Specify the type of sources and targets #16

Closed
nichtich opened this Issue Jun 22, 2012 · 10 comments

2 participants

@nichtich
Gemeinsamer Bibliotheksverbund member

There may be a need to identify the "kind of" resources identified by source URIs and/or target URIs (there is no "kind of" identifier as all identifiers are URIs). This information may just be put in the #DESCRIPTION meta field. The concept of a "kind of" thing is rather fuzzy anyway. A formal solution was to introduce something like #SOURCETYPE and/or #TARGETTYPE, for instance to state that all entities linked to/from are people (foaf:Person): For instance

#PREFIX: http://d-nb.info/gnd/
#TARGET: http://example.org/{ID}
#SOURCETYPE: http://xmlns.com/foaf/0.1/Person
#TARGETTYPE: http://purl.org/ontology/bibo/Document

115541543

is mapped to the RDF graph:

<http://d-nb.info/gnd/115541543> a foaf:Person ;
  rdfs:seeAlso <http://example.org/115541543> .
<http://example.org/115541543> a bibo:Document .
@gymel

No objection about identifying the type of ressources addressed by adding #...TYPE URIs.

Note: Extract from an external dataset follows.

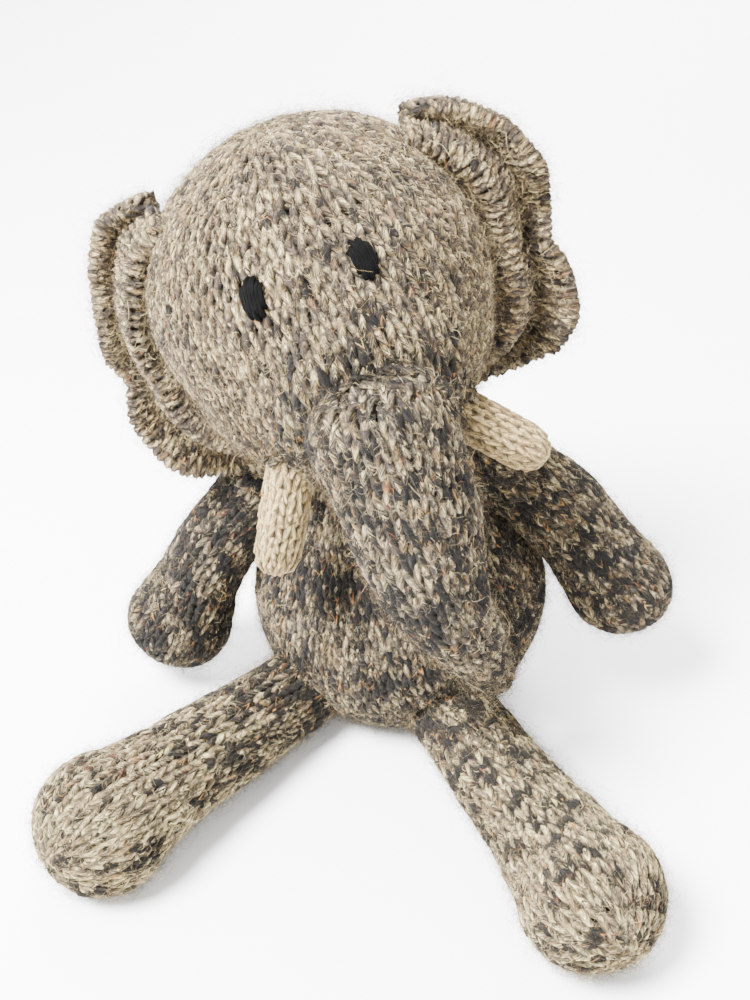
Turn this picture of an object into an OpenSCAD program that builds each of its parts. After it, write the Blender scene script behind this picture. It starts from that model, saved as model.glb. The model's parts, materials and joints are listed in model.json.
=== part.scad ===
// Hand-knitted elephant, sitting on its flat base, facing -Y.
// Every knitted piece is a closed skin around its own ball of stuffing. Limbs end in a
// round root that sits in a dimple of the torso or head, held by a ring of seam yarn.
// The elephant's own left is +X.

/* [Torso] */
// Radius of the belly
belly_r = 48; // [44:0.5:54]
// Height of the belly's centre above the seat, as a share of its radius
belly_lift = 0.83; // [0.75:0.01:0.92]
// Radius of the rounded neck end
neck_r = 22; // [18:0.5:26]
// Distance from the belly's centre to the centre of the neck end
neck_rise = 50; // [44:1:60]
// How far the torso leans to its own right, in degrees
lean = 9.5; // [0:0.5:15]

/* [Head] */
// Radius of the crown
crown_r = 50.5; // [46:0.5:56]
// Radius of the chin end
chin_r = 47; // [42:0.5:50]
// Distance from the crown's centre down to the chin's centre
chin_drop = 14; // [8:1:24]
// How far the head is tipped to its own right, in degrees
head_roll = 18; // [0:1:25]
// How far the face is turned to its own left, in degrees
head_yaw = 8; // [-10:1:15]
// How deep the neck end sinks into the head
neck_sink = 5; // [4:0.5:8]
// Height of an eye
eye_h = 12; // [8:0.5:15]
// Width of an eye
eye_w = 7.5; // [5:0.5:10]
// Thickness of an eye's embroidery
eye_t = 1.2; // [0.8:0.1:2]

/* [Trunk] */
// Radius of the trunk at the face
trunk_root_r = 20; // [16:0.5:22]
// Radius of the trunk at its middle bend
trunk_bend_r = 15.5; // [12:0.5:17]
// Radius of the trunk's closed tip
trunk_tip_r = 8.5; // [6:0.5:11]
// Length from the face to the middle bend
trunk_base_len = 42; // [36:1:50]
// Length from the middle bend to the centre of the tip
trunk_tip_len = 62; // [50:1:66]

/* [Tusks] */
// Radius of a tusk
tusk_r = 5.8; // [4.5:0.1:6.5]
// Length of a tusk between the centres of its round ends
tusk_len = 27; // [20:1:34]

/* [Ears] */
// Radius of the ear's upper lobe
ear_upper_r = 24; // [20:0.5:27]
// Radius of the ear's lower lobe
ear_lower_r = 22; // [18:0.5:25]
// Thickness of the knitted ear
ear_t = 7; // [5:0.5:8]
// Height of the ear's ruffles to each side
ruffle = 4.5; // [2:0.5:6]

/* [Arms] */
// Radius of an arm at the shoulder
arm_root_r = 11.5; // [9:0.5:12.5]
// Radius of an arm at the wrist
wrist_r = 12.5; // [10:0.5:14]
// Radius of a hand
hand_r = 15.5; // [14.5:0.5:19]
// Length from the shoulder to the centre of the hand
arm_len = 67; // [56:1:72]

/* [Legs] */
// Radius of a leg at the hip
leg_root_r = 12.5; // [10:0.5:14]
// Radius of a leg at the ankle
ankle_r = 13.5; // [11:0.5:15]
// Radius of a foot
foot_r = 19.5; // [17:0.5:23]
// Length from the hip to the centre of the foot
leg_len = 84; // [70:1:96]

/* [Knitting] */
// Thickness of the knitted skins
skin_t = 2.6; // [2:0.2:3.4]
// Thickness of the tusks' finer knitting
tusk_skin_t = 1.8; // [1.4:0.2:2.2]
// Radius of the seam yarn
yarn_r = 0.8; // [0.6:0.1:1]
// Space between a limb's round root and its dimple
root_gap = 2.2; // [2:0.1:3]
// Space between the two halves of the trunk's bend
bend_gap = 1; // [0.6:0.1:1.6]
// Space between a skin and its stuffing
stuffing_gap = 0.3; // [0.2:0.1:0.6]

/* [Hidden] */
$fn = 48;

tweed = "#b3a894";
cream_tweed = "#ddd2b4";
cream = "#d8c49e";
black = "#1d1f1d";
fibre = "#f3f1ea";

LEFT = 1;
RIGHT = -1;
arc_step = 10;
big = 400;

// ---- Places ----

function unit(v) = v / norm(v);

// A vector turned about Y, so that +Z leans to -X
function tip_right(v, a) = [v.x * cos(a) - v.z * sin(a), v.y, v.x * sin(a) + v.z * cos(a)];
function turn(v, a) = [v.x * cos(a) - v.y * sin(a), v.x * sin(a) + v.y * cos(a), v.z];

belly_z = belly_r * belly_lift;
belly_c = [0, 0, belly_z];
function from_torso(v) = belly_c + tip_right(v, lean);
neck_c = from_torso([0, 0, neck_rise]);

// The chin rests on the neck end, a little left of and behind the face
neck_dir = unit([-14, -9, 63]);
// The chin is never fuller than the crown, so the ears' seams stay clear of it
jaw_r = min(chin_r, crown_r - 3.5);
chin_c = neck_c + neck_dir * (neck_r + jaw_r - neck_sink);
head_c = chin_c + tip_right([0, 0, chin_drop], head_roll);
function from_head(v) = head_c + tip_right(turn(v, head_yaw), head_roll);
module in_head() { translate(head_c) rotate([0, -head_roll, 0]) rotate([0, 0, head_yaw]) children(); }

// Direction in the head's frame: azimuth from the face towards the left ear, then height
function face_dir(az, lat) = [cos(lat) * sin(az), -cos(lat) * cos(az), sin(lat)];

eye_az = 18.7;
eye_lat = 21.5;
trunk_out = 8.4;
trunk_c = from_head([0, 0, -chin_drop] + (jaw_r + trunk_out) * face_dir(5, -12));
bend_c = trunk_c + trunk_base_len * unit([13, -12, -38]);
trunk_end_c = bend_c + trunk_tip_len * unit([22, 14, -58]);

// The tusks leave the face just outside the trunk's root
tusk_lat = -30;
tusk_out = 1.5;
tusk_az = asin((trunk_root_r + tusk_r + 3) / (jaw_r + tusk_out));
function tusk_c(side) = from_head([0, 0, -chin_drop] + (jaw_r + tusk_out)
    * face_dir(side * tusk_az, tusk_lat));
// The left tusk was put a little higher than the right one
function tusk_dir(side) = unit(side == LEFT ? [18, -6, -13] : [-15, -5, -26]);
function tusk_end_c(side) = tusk_c(side)
    + tusk_len * tip_right(turn(tusk_dir(side), head_yaw), head_roll);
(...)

Typically the canoncial identifiers used are not URIs. There undoubtedly exist "things" like ISBNs outside the semantic web and identifiers by this standard do not contain the string "urn:isbn:", although this is an officially registered namespace for ISBNs. And there are things like IMDb IDs where you have persistent URLs but any kind of URI you'll make up will be inofficial at the moment.

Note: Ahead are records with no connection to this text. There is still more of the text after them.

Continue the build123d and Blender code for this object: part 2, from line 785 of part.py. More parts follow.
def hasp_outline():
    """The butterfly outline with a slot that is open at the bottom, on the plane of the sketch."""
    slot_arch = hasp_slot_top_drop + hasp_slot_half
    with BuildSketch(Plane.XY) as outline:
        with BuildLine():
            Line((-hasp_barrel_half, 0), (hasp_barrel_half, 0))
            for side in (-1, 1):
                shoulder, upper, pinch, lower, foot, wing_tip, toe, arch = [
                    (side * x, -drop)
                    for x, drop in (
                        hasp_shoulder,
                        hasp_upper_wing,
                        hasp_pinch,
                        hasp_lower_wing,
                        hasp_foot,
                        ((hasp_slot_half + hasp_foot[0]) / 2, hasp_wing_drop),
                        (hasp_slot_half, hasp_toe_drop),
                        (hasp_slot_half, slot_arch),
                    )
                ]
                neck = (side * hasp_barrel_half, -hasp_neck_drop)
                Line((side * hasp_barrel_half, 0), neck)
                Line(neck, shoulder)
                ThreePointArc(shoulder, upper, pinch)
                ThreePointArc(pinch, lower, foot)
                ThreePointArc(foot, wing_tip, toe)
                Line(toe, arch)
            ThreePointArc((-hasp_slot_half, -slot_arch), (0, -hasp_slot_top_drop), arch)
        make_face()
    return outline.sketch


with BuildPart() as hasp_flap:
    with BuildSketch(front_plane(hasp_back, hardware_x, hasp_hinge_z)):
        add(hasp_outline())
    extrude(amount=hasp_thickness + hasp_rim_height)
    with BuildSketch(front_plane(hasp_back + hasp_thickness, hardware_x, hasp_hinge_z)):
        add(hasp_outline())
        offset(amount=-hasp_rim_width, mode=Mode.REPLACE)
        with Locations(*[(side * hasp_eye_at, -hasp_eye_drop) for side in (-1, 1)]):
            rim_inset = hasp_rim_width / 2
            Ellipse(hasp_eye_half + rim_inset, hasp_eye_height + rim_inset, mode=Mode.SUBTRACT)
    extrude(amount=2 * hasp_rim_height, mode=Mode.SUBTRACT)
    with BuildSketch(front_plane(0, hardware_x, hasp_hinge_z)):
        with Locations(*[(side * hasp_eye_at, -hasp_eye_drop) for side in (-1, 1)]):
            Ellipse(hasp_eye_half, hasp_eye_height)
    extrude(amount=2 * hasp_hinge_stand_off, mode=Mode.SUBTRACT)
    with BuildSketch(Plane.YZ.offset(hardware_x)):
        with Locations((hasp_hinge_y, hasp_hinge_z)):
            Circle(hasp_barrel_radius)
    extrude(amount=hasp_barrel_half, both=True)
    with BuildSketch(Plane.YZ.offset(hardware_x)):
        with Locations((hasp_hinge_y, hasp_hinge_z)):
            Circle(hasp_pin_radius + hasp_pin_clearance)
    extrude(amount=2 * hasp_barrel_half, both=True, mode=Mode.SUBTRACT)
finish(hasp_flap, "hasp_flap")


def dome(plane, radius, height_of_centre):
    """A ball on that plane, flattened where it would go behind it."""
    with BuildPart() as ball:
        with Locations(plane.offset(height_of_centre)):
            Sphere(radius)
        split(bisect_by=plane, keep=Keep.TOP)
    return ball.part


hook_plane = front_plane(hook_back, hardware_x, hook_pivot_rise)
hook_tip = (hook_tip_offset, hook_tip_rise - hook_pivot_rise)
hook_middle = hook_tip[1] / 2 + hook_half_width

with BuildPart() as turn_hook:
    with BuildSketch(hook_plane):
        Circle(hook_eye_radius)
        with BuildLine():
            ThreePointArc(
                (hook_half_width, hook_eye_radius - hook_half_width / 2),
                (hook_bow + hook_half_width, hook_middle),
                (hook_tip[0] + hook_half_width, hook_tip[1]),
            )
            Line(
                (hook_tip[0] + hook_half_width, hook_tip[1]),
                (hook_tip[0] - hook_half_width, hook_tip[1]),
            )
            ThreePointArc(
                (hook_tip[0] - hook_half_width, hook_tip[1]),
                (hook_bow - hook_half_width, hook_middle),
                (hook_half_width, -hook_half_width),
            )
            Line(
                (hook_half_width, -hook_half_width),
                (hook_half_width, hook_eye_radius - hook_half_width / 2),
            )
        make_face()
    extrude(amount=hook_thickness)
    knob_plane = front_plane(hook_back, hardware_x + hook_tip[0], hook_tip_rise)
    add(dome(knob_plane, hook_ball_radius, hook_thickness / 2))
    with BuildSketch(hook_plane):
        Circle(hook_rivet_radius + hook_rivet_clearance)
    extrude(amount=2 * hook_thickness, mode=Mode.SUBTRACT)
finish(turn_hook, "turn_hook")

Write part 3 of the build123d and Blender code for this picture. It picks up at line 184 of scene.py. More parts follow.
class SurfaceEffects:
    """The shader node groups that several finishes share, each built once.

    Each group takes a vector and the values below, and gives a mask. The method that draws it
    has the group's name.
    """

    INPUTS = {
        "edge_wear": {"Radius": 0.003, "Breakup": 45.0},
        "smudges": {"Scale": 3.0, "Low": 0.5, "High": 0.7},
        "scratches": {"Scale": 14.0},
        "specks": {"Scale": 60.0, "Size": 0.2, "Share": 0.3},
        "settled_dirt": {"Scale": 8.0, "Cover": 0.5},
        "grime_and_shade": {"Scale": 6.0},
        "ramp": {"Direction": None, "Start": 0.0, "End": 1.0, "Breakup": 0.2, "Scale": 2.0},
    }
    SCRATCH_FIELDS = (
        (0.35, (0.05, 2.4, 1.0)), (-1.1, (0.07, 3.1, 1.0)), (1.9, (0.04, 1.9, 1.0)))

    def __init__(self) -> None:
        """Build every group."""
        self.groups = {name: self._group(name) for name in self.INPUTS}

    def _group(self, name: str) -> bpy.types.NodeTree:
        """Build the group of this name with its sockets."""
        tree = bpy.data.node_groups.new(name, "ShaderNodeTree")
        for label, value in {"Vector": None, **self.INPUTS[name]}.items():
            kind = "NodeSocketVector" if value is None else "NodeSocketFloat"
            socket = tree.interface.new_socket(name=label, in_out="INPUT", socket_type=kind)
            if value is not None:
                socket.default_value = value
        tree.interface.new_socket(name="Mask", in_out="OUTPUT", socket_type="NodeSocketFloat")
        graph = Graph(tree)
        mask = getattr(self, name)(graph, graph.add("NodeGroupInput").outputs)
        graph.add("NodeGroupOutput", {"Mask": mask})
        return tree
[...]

Thus #SOURCETYPE may be something identifying "books" (or some restriction like "ebooks", or "books about animals"), #PREFIX might be "urn:isbn:" (for what it's worth. As you clarified in issue #15 it is a string, not an URI) but there still lacks a statement about the kind of identifiers we use for the mapping, namely an ISBN's. This might be stated as (I'm not sure about giving a reduced namespace prefix or a specification document is better suited in absence of a "standards vocabulary")

#SCHEME: urn:isbn
#SCHEME: urn:iso:std:iso:2108:2005
#SCHEME: http://www.isbn-international.org/
#SCHEME: http://www.rfc-editor.org/rfc/rfc3187.txt
#SCHEME: urn:ietf:rfc:3187

(and this time "urn:isbn" is an URI).

@nichtich
Gemeinsamer Bibliotheksverbund member

There is no need to state the "kind of an identifier" because all identifiers MUST be URIs. This is not a bug but intended on purpose. It's not a problem because Beacon is about links, not about identifiers. In lack of official URI namespaces just use an inofficial namespace. Nobody is interested in plain identifiers anyway but in what these identifiers identify and what is linked by these identifiers.

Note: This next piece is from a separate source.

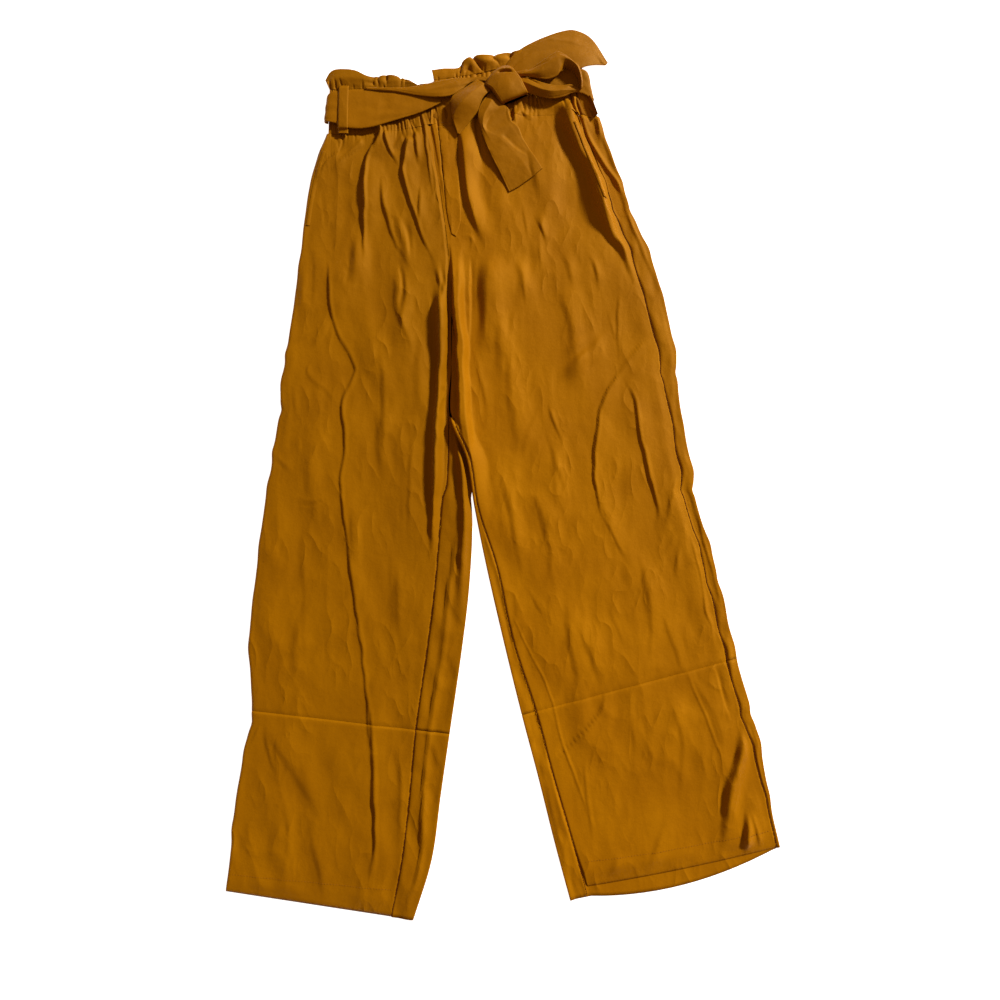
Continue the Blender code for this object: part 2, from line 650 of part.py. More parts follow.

@nichtich nichtich closed this Jul 2, 2012
@gymel

I strongly disagree. If all would be about URIs then VoID Linksets were everything you need and especially Beacon files would just be an attempt to backport meaningful RDF into just another silly serialization as text files.

Above I had hoped to outline clearly enough that at least some "classical identifiers" are not born as URIs. And still do not have official unique URIs. And even for those who have almost no existing software uses these URIs but almost always reduces them to just plain old "numbers". And these (non-URI) identifiers are more than an enumeration but form a system governed by assignment rules, syntax specifications and so on.

Therefore there is a huge gap between specifying a #PREFIX /string/ which turns every individual identifier into a (private or official) URI and additionally stating (by a #SCHEME /URI/) that the unprefixed numbers used in the data section of a Beacon File are not arbitrary but rather taken from an established identifier system according to its semantics.

Of course, the spec must be careful when talking about "identifiers" in the URI sense and and "classical identifiers from systems" not yet completely transformed into the semantic web framework.

@nichtich
Gemeinsamer Bibliotheksverbund member

Please send me a concrete pull request to modify the actual specification.

I don't get the use case of "established identifier systems" without URI prefix. At least for mapping to HTML you get an URL as target, so conforms to URI syntax. If you don't have an URI prefix for the source, you need to somehow communicate which kind of identifier you are using, anyway. Let's say there is an establed identifier system called "gnarz". How shall a user of your link dump know that you use this system? The burden of somehow configurating that "this Beacon uses gnarz-ids" is same to configurating that all URIs starting with http://example.org/gnarz/ (or whatever prefix was used in the link dump) are gnarz-ids.

@gymel

I'll give some examples instead, culminating in directions about handling the famous gnarz-IDs.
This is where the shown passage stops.